Greg Venz, the director of the state's Violent Sexual Predator Program says that 6 1/2 percent of the sexual offender cases that are reviewed by his office are committed.

"We are trying to get the worst of the worst," Venz said. "All of the folks we review are bad but we are trying to get the folks that are likely to engage in these predatory type crimes."

Currently, about 175 people are being held in Florida under the commitment law.

Venz says the program tries to teach the offenders to avoid temptation and control deviant thoughts.

"It's sort of like high blood pressure: You're not going to cure it so you try to manage it so they are a minimal risk," he said.

The program gives the offenders job training and tries to help them pass high school equivalency tests, in hopes of helping them become "more productive members of society," Venz said.

However, he said some offenders are so dangerous they may never be released.

Critics of the program say institutionalizing offenders after they've completed their prison sentences violates the Constitution's protections against double jeopardy.

The Supreme Court rejected that argument in 1997. In Kansas v. Hendricks, the court said "this Court has consistently upheld involuntary commitment statutes that detain people who are unable to control their behavior and thereby pose a danger to the public health and safety, provided the confinement takes place pursuant to proper procedures and evidentiary standards."

In a 6-3 ruling, the court said involuntary confinement under Kansas's commitment law is not punishment.

"Commitment under the Act does not implicate either of the two primary objectives of criminal punishment: retribution or deterrence. Its purpose is not retributive: It does not affix culpability for prior criminal conduct, but uses such conduct solely for evidentiary purposes; it does not make criminal conviction a prerequisite for commitment...nor can the Act be said to act as a deterrent, since persons with a mental abnormality or personality disorder are unlikely to be deterred by the threat of confinement," the court said.

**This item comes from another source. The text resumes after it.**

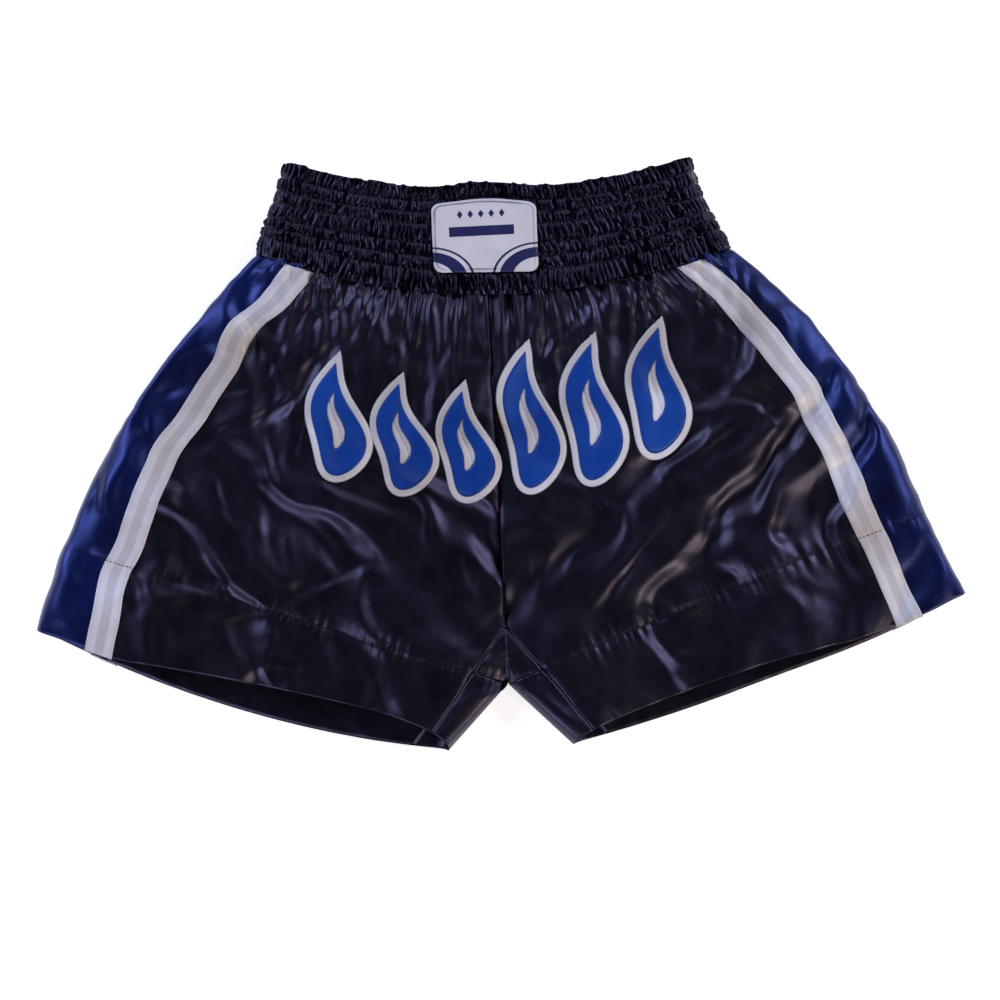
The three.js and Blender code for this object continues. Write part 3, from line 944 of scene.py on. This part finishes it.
def pressed(turn, out):
    """The pleats of the back run are pressed flat, so that they stay above the floor."""
    behind = np.clip(-np.cos(turn) * 4, 0, 1)
    return out * (1 - 0.45 * behind) - 0.9 * behind


# %% Casing
S, H = casing_grid(1000, (8, 6, 6, 8, 7, 6, 7))
turn = turn_at(S)
out = pleats(S, H)
middle = band_point(turn, H * MM, 0)
gap = np.max(abs(middle[..., :2] - LABEL_CENTRE) - LABEL_SIZE / 2, axis=-1) / MM
under_label = np.clip(1 - (gap + 0.5) / 2.5, 0, 1) * (middle[..., 2] > 20 * MM)
out = out * (1 - 0.75 * under_label) - 0.3 * under_label
frill = np.clip((H - ROW_EDGES[-2]) / (ROW_EDGES[-1] - ROW_EDGES[-2]), 0, 1)
scallop = frill * (0.9 * noise_line(S / MM / 4.6, 81) + 0.6 * noise_line(S / MM / 17, 82))
outer = band_point(turn, (H + scallop) * MM, pressed(turn, out) * MM)
outer[..., 2] = np.maximum(outer[..., 2], 0.2 * MM)
hidden = band_point(turn, (H + scallop) * MM, -1.75 * MM + 0 * out)
casing = shell("waistband_casing_satin", outer, 0, BAND_SATIN_SHADED, closed=True, inner=hidden)
print("casing triangles:", 2 * len(casing.data.polygons))

# %% [markdown]
# Inside the band, a second layer of the same satin faces the body. It is cut to the same length
# as the casing and gathered by the same stitching, so it stands up in pleats of its own.

# %% Lining
S, H = casing_grid(800, (6, 5, 5, 6, 5, 5, 6))
turn = turn_at(S)[:, ::-1]
folds = 1.15 * pleats(S, H, seed=90)
facing = band_point(turn, H * MM, (-5.4 - folds) * MM)
facing_under = band_point(turn, H * MM, -3.7 * MM + 0 * folds)
lining = shell("waistband_lining_satin", facing, 0, BAND_SATIN_SHADED, closed=True, inner=facing_under)

# %% [markdown]
# The five elastics run between casing and lining, where nobody sees them. Each is a plain woven
# loop, with ribs across it from the rubber threads.


# %% Elastics
def elastic_material():
    material, tree, shader = new_material("elastic")
    threads = add_node(tree, "ShaderNodeUVMap", uv_map="threads")
    rib_look = {"Scale": 260.0, "Distortion": 0.3}
    ribs = add_node(tree, "ShaderNodeTexWave", rib_look, bands_direction="Y")
    tree.links.new(threads.outputs["UV"], ribs.inputs["Vector"])
    tones = mix_colours(tree, ribs.outputs["Fac"], (0.6, 0.58, 0.53), (0.82, 0.8, 0.75))
    tree.links.new(tones.outputs["Color"], shader.inputs["Base Color"])
    bump = add_node(tree, "ShaderNodeBump", {"Strength": 0.6, "Distance": 0.0003})
    tree.links.new(ribs.outputs["Fac"], bump.inputs["Height"])
    tree.links.new(bump.outputs["Normal"], shader.inputs["Normal"])
    shader.inputs["Roughness"].default_value = 0.8
    return material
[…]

University of Florida law professor Chris Slobogin said that decision led other states to pass similar laws. He said at least 16 states have passed civil commitment laws and several other states are considering them.

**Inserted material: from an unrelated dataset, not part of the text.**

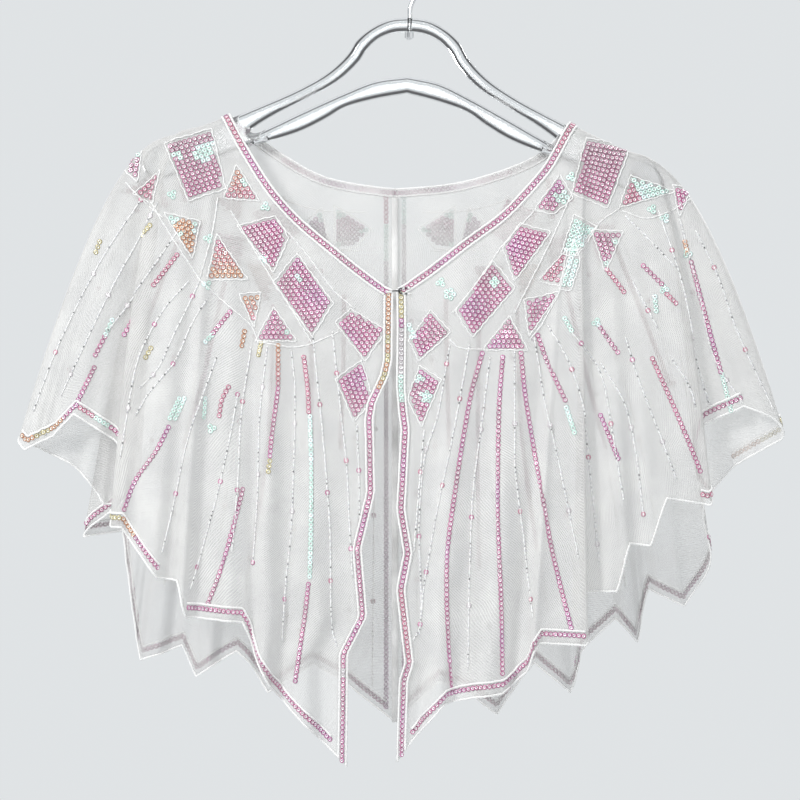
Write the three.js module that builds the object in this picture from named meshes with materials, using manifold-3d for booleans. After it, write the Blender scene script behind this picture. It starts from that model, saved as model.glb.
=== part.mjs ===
// A sheer net capelet in two halves, hung from a clear hanger with a wire hook.
// Millimetres, +X to the viewer's right, -Y towards the viewer, +Z up.
// The origin is the underside of the hook's bend, the point that rests on a rail.
import * as THREE from 'three';
import { mergeVertices } from 'three/addons/utils/BufferGeometryUtils.js';
import Module from 'manifold-3d';

const wasm = await Module();
wasm.setup();

// Driving dimensions
const SEAM_GAP = 0.3;
const CLOTH_WALL = 1.2;
const CLOTH_ROWS = 15;
const RIDGE_DROPS = [0, 1.4, 4.2, 9.5, 24];
const ARM_ROUND = 8.6;
const ARM_FULLNESS = 2.4;
const PLEAT_DEPTH = 5.5;
const PLEAT_GROWTH = 1.25;
const FRONT_LEAN = 6;
const BACK_LEAN = 4;
const NECK_CROWDING = 1.5;
const CENTRE_BACK_X = -8.5;
const BAND = { width: 7, wall: 1.4 };
const BAND_TURN = 22;
const TAPE = { width: 5, wall: 1, clear: 0.7 };

const HANGER = {
  crown: [3.1, -55],
  tilt: THREE.MathUtils.degToRad(2.3),
  thickness: 10,
  bevel: 3,
  seat: 2.4,
  neckReach: { left: 142, right: 133 },
  hookBore: 4.1,
  boreReach: 15,
};
const HOOK = { wire: 3.5, bendRadius: 17, stemFoot: -17, openAt: 200, joinAt: -45 };
const NUT = { outer: 3.4, height: 4.5 };
const CLOSURE = { wire: 1, bar: [-5.4, -17.6, -268.5], bend: 1.4 };

// Mesh counts of the hard pieces: outline steps of half the hanger, sides of bores and of wires.
const OUTLINE_STEPS = { outside: 44, gap: 30 };
const BORE_SIDES = 12;
const WIRE = {
  hook: { sides: 10, steps: 40 },
  closureHook: { sides: 6, steps: 24 },
  eye: { sides: 6, steps: 20 },
};

// Half of the hanger's outline: across from the middle, and down from the top of the crown.
const HANGER_TOP = [
  [0, 0], [15, 2], [29, 9], [40, 19], [47, 30.5], [61, 44.5], [83, 58.5],
  [120, 76.5], [134, 83], [173, 99.5], [187, 103.5], [196, 108.5],
];
const HANGER_TIP = [[202, 116], [203.5, 124], [199, 131], [190, 134.5]];
const HANGER_BOTTOM = [
  [180, 131], [144, 114.5], [118, 104], [98, 98], [80, 91], [62, 81], [48, 72], [25, 64.5], [0, 59],
];
const GAP_TOP = [
  [0, 11], [12, 12.3], [23, 17], [32, 25.5], [38.5, 36], [54, 51.5], [78, 66.5], [100, 78.5], [116, 89],
];
const GAP_END = [[121, 93.5]];
const GAP_BOTTOM = [[117, 95], [103, 88.5], [81, 77], [49, 61], [25, 50.5], [0, 46]];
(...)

He said the court's view on these laws is clear.

"They're based on dangerousness. It's not about what they have done, it's what they could do," Slobogin said. "The commitment, which is forward-looking, is not punishment, is not criminal. Therefore ,it does not violate double jeopardy."

Bruce Lyons, a Florida attorney and chairperson of the American Bar Association's Criminal Justice Council, said the law gives prosecutors another chance to keep offenders behind bars.

"What they've done is they've converted a prison into a civil commitment facility," Lyons said. "It's anything but civil; it's nothing but a converted jail."

Lyons also questioned giving states the power to keep certain offenders in custody for life because of what they might do.

"Many of the legitimate sources will say that predicting future recidivism is guesswork at best," he said.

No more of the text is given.